31. American Ultra
I should start by explaining the weaksauce title of this list. Usually, the bottom several movies of a year are ones that I actively disliked, but that wasn't the case this time. In fact, I like some of these - at least some things about some of them - quite a bit. 2015 was an extraordinarily strong year for film, so even the bottom of the barrel has some good stuff.
For example, American Ultra is sort of Chuck: The Movie, but different enough in every way - characters, plot, tone, and setting - that it's not fair to compare the two. The two leads are wonderful (and I say that as someone who doesn't usually enjoy Stewart's performances) and the focus isn't nearly as drug-oriented as the marketing makes you think. Mike and Phoebe are stoners, but that doesn't define everything about them.
My biggest issue is that the ending undermines the theme of the rest of the movie. It doesn't ruin the film, but it does lessen its impact. Otherwise, it was a fun, last action flick for the summer.
I was hoping for a horror/comedy like the House movies from the '80s or maybe Tucker and Dale vs Evil. This is more like Gremlins; mostly dark and wanting to be legitimately scary with some humorous moments.
My favorite thing about it is the creature designs. The monsters look amazing and I recommend it if only for that. It's biggest failure is the way the characters react to their situation. There's exactly one moment where I felt like a parent actually acted like a parent would when a child is in danger.
Still, it's a great-looking movie with a cool premise. Not as awesome as I wanted, but not nearly as bad as I feared.
33. The Last Witch Hunter
I had a lot more fun than I expected. I'd written this off as derivative of the numerous monster-hunter movies that came before it, but got to go to a press screening with Diane and David and we had a great time.
For those who've seen a bunch of monster-hunter movies, there's not much new in terms of plot, but it has some cool things going for it. I love Vin Diesel and he's doing his tough-tender thing here in the best way. Michael Caine is also a lot of fun as Diesel's younger associate and there's some genuine chemistry between the two of them. Rose Leslie is a unique presence too, which adds some unpredictability. And there's some great world-building with plenty of hints at things left unexplored for either sequels or just the imagination.
But the dialogue is pretty clunky, it does that thing with voiceover exposition to bring the audience up to speed, Elijah Wood's character doesn't deserve to have Elijah Wood play him, and a lot of the CGI is murky and uninspired (though not all of it; there are some cool moments).
For younger viewers - like my 13-year-old son - The Last Witch Hunter is a fine introduction to the genre. But even as someone who's seen a bunch of these, I found it to be enjoyable pulp, too.

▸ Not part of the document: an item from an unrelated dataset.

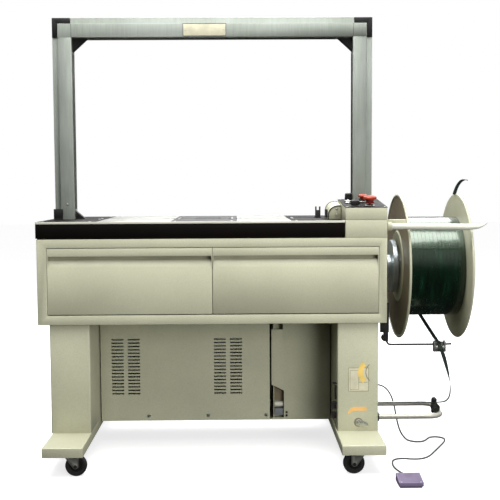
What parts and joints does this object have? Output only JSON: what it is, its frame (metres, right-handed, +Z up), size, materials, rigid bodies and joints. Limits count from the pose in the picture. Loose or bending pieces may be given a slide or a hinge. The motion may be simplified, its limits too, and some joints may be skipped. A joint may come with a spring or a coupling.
{
  "type": "arch strapping machine",
  "caption": "Arch strapping machine: steel cabinet with work table, strap arch, castored legs, side strap reel with brake arm, and a foot switch.",
  "frame": {"origin": "bottom centre of the whole machine, on the floor", "axes": "+X towards the strap reel, -Y towards the operator, +Z up"},
  "size_m": [1.408, 0.915, 1.42],
  "materials": {
    "cream_paint": "satin stove enamel",
    "black_paint": "satin black enamel",
    "stainless": "brushed",
    "dark_steel": "blackened, worn",
    "arch_metal": "satin",
    "black_plastic": "moulded",
    "zinc": "zinc plated",
    "tyre_rubber": "moulded",
    "turned_steel": "turned",
    "green_strap": "embossed polypropylene",
    "red_plastic": "moulded",
    "lamp_lens": "clear",
    "purple_plastic": "moulded",
    "cord_rubber": "matt",
    "machine_grey": "satin",
    "roller_rubber": "matt"
  },
  "bodies": {
    "machine": {"arch_frame": "arch_metal", "arch_guides": "black_plastic", "base_tray": "cream_paint", "brake_bracket": "dark_steel", "cabinet_floor": "cream_paint", "cabinet_panels": "cream_paint", "caster_plates": "zinc", "chute_hood": "cream_paint", "control_box": "cream_paint", "control_panel": "black_paint", "door_hinges": "zinc", "drive_motor": "machine_grey", "electrical_box": "machine_grey", "feet": "cream_paint", "foot_switch_base": "black_plastic", "foot_switch_cord": "cord_rubber", "front_frame": "cream_paint", "guard_arm": "cream_paint", "guide_bar": "stainless", "head_cover_plates": "dark_steel", "head_frame": "dark_steel", "indicator_lamp": "lamp_lens", "legs": "cream_paint", "louvred_panel": "cream_paint", "panel_screws": "zinc", "pool_panel": "cream_paint", "reel_spindle": "turned_steel", "side_fittings": "black_plastic", "start_switch": "dark_steel", "strap_pool_box": "cream_paint", "strap_run": "green_strap", "table_frame": "black_paint", "table_plates": "stainless"},
    "left_door": {"left_door": "cream_paint"},
    "right_door": {"right_door": "cream_paint"},
    "reel": {"strap_reel": "cream_paint", "strap_coil": "green_strap", "reel_hub": "turned_steel", "reel_nut": "zinc"},
    "brake_arm": {"brake_arm": "dark_steel"},
    "lower_roller": {"lower_roller": "black_plastic"},
    "upper_roller": {"upper_roller": "black_plastic"},
    "foot_pedal": {"foot_pedal": "purple_plastic"},
    "stop_button": {"stop_button": "red_plastic"},
    "reset_button": {"reset_button": "red_plastic"},
    "timer_knob": {"timer_knob": "black_plastic"},
    "selector_knob": {"selector_knob": "black_plastic"},
    "cam_shaft": {"cam_shaft": "dark_steel"},
    "feed_roller": {"feed_roller": "roller_rubber"},
    "pinch_roller": {"pinch_roller": "roller_rubber"},
    "anvil_slide": {"anvil_slide": "dark_steel"},
    "threading_lever": {"threading_lever": "zinc"},
    "caster_fork_front_left": {"caster_fork_front_left": "zinc"},
    "caster_wheel_front_left": {"caster_wheel_front_left": "tyre_rubber"},
    "caster_fork_front_right": {"caster_fork_front_right": "zinc"},
    "caster_wheel_front_right": {"caster_wheel_front_right": "tyre_rubber"},
    "caster_fork_rear_left": {"caster_fork_rear_left": "zinc"},
    "caster_wheel_rear_left": {"caster_wheel_rear_left": "tyre_rubber"},
    "caster_fork_rear_right": {"caster_fork_rear_right": "zinc"},
    "caster_wheel_rear_right": {"caster_wheel_rear_right": "tyre_rubber"}
  },
  "joints": [
    {"name": "left_door_hinge", "type": "hinge", "parent": "machine", "child": "left_door", "pos_m": [-0.159, -0.1875, 0.4785], "axis": [1, 0, 0], "range_deg": [0, 90]},
    {"name": "right_door_hinge", "type": "hinge", "parent": "machine", "child": "right_door", "pos_m": [-0.159, -0.1875, 0.4785], "axis": [1, 0, 0], "range_deg": [0, 90]},
    {"name": "caster_swivel_front_left", "type": "hinge", "parent": "machine", "child": "caster_fork_front_left", "pos_m": [-0.584, -0.3145, 0.081], "axis": [0, 0, 1], "continuous": true},
    {"name": "caster_roll_front_left", "type": "hinge", "parent": "caster_fork_front_left", "child": "caster_wheel_front_left", "pos_m": [-0.569, -0.3145, 0.0325], "axis": [0, 1, 0], "continuous": true},
    {"name": "caster_swivel_front_right", "type": "hinge", "parent": "machine", "child": "caster_fork_front_right", "pos_m": [0.281, -0.3145, 0.081], "axis": [0, 0, 1], "continuous": true},
    {"name": "caster_roll_front_right", "type": "hinge", "parent": "caster_fork_front_right", "child": "caster_wheel_front_right", "pos_m": [0.266, -0.3145, 0.0325], "axis": [0, 1, 0], "continuous": true},
    {"name": "caster_swivel_rear_left", "type": "hinge", "parent": "machine", "child": "caster_fork_rear_left", "pos_m": [-0.584, 0.4255, 0.081], "axis": [0, 0, 1], "continuous": true},
    {"name": "caster_roll_rear_left", "type": "hinge", "parent": "caster_fork_rear_left", "child": "caster_wheel_rear_left", "pos_m": [-0.569, 0.4255, 0.0325], "axis": [0, 1, 0], "continuous": true},
    {"name": "caster_swivel_rear_right", "type": "hinge", "parent": "machine", "child": "caster_fork_rear_right", "pos_m": [0.281, 0.4255, 0.081], "axis": [0, 0, 1], "continuous": true},
    {"name": "caster_roll_rear_right", "type": "hinge", "parent": "caster_fork_rear_right", "child": "caster_wheel_rear_right", "pos_m": [0.266, 0.4255, 0.0325], "axis": [0, 1, 0], "continuous": true},
    {"name": "reel_spin", "type": "hinge", "parent": "machine", "child": "reel", "pos_m": [0.541, 0.0555, 0.594], "axis": [1, 0, 0], "continuous": true},
    {"name": "brake_arm_pivot", "type": "hinge", "parent": "machine", "child": "brake_arm", "pos_m": [0.403, -0.0345, 0.364], "axis": [0, -1, 0], "range_deg": [-8, 0], "stiffness_Nm_per_rad": 2, "springref_deg": 20.05},
    {"name": "lower_roller_spin", "type": "hinge", "parent": "machine", "child": "lower_roller", "pos_m": [0.557, -0.1045, 0.147], "axis": [0, 1, 0], "continuous": true},
    {"name": "upper_roller_spin", "type": "hinge", "parent": "machine", "child": "upper_roller", "pos_m": [0.554, -0.1045, 0.1723], "axis": [0, 1, 0], "continuous": true},
    {"name": "pedal_hinge", "type": "hinge", "parent": "machine", "child": "foot_pedal", "pos_m": [0.4135, -0.4015, 0.016], "axis": [1, 0, 0], "range_deg": [0, 3], "stiffness_Nm_per_rad": 4, "springref_deg": -2.86},
    {"name": "stop_button_press", "type": "slide", "parent": "machine", "child": "stop_button", "axis": [0, 0.1032, -0.9947], "range_m": [0, 0.004], "stiffness_N_per_m": 900, "springref_m": -0.001},
    {"name": "reset_button_press", "type": "slide", "parent": "machine", "child": "reset_button", "axis": [0, 0.1032, -0.9947], "range_m": [0, 0.004], "stiffness_N_per_m": 700, "springref_m": -0.001},
    {"name": "timer_knob_turn", "type": "hinge", "parent": "machine", "child": "timer_knob", "pos_m": [0.288, -0.1565, 0.80294], "axis": [0, -0.1032, 0.9947], "range_deg": [-140, 140]},
    {"name": "selector_knob_turn", "type": "hinge", "parent": "machine", "child": "selector_knob", "pos_m": [0.284, -0.0245, 0.81664], "axis": [0, -0.1032, 0.9947], "range_deg": [-45, 45]},
    {"name": "cam_shaft_turn", "type": "hinge", "parent": "machine", "child": "cam_shaft", "pos_m": [-0.159, 0.0555, 0.663], "axis": [1, 0, 0], "continuous": true},
    {"name": "feed_roller_turn", "type": "hinge", "parent": "machine", "child": "feed_roller", "pos_m": [0.011, 0.0555, 0.523], "axis": [0, 1, 0], "continuous": true},
    {"name": "pinch_roller_turn", "type": "hinge", "parent": "machine", "child": "pinch_roller", "pos_m": [0.011, 0.0555, 0.5756], "axis": [0, 1, 0], "continuous": true},
    {"name": "anvil_slide_travel", "type": "slide", "parent": "machine", "child": "anvil_slide", "axis": [0, 1, 0], "range_m": [0, 0.02]},
    {"name": "threading_lever_turn", "type": "hinge", "parent": "machine", "child": "threading_lever", "pos_m": [0.297, -0.1895, 0.121], "axis": [0, 1, 0], "range_deg": [-60, 0]}
  ],
  "couplings": [
    {"joint": "pinch_roller_turn", "follows": "feed_roller_turn", "ratio": -1.3636}
  ]
}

Not too shabby as a horror-themed piece of entertainment for kids. It's never really scary, but it's not trying to be. It's genuinely funny in parts too (though it could have used more of Timothy Simons and Amanda Lund as the cops; they were great). And the actors are all good enough to make me care about their thinly-written characters.
A huge disappointment. The hugest of the year. Before Tomorrowland, I would have told you that Brad Bird could do no wrong. And he seemed like the perfect person to present the ideas of this movie in a great, powerful way. I don't know what happened.
I still love the ideas of the movie, but the problem is that the themes of positivity and problem-solving are reduced to simple plot points. Rather than being what the movie is about, they're just the MacGuffin that the heroes need to defend. The movie ends up being about summer action beats and set pieces, only a couple of which are notable.
36. The Visit
The best Shyamalan film since After Earth.
That's not quite fair. It's probably his best since Lady in the Water, though that's not saying much either. It's an interesting idea and a lot could have been done with it, but The Visit settles for borrowing imagery from other horror movies to talk about how old people are scary.
I could maybe set aside the ageism in that premise if The Visit actually had any thoughts about why some people are frightened by the elderly. But nope. It's as uninterested in exploring that as it is in commenting thoughtfully on its secondary theme about forgiveness.
For all that though, the actors are all a lot of fun to spend time with and there are some great, scary visuals. The imagery may all be borrowed from The Ring, Paranormal Activity, and The Blair Witch Project, but at least it's copying great stuff.
37. Seventh Son
And now we hit the part of the list where I just don't like these movies. I think I knew that Seventh Son wasn't going to be great, but I did hope it would at least be entertaining. It might be fun on a Saturday afternoon on the couch, maybe as a double-feature with Hawk the Slayer, but it wasn't worth seeing in the theater and I feel like a sucker for having spent money on it.
38. Hitman: Agent 47
Boring. Does nothing new. I cared about none of the characters.
It's not aggressively bad, but there's nothing here to recommend. And that's too bad, because I defend the 2007 film starring Timothy Olyphant.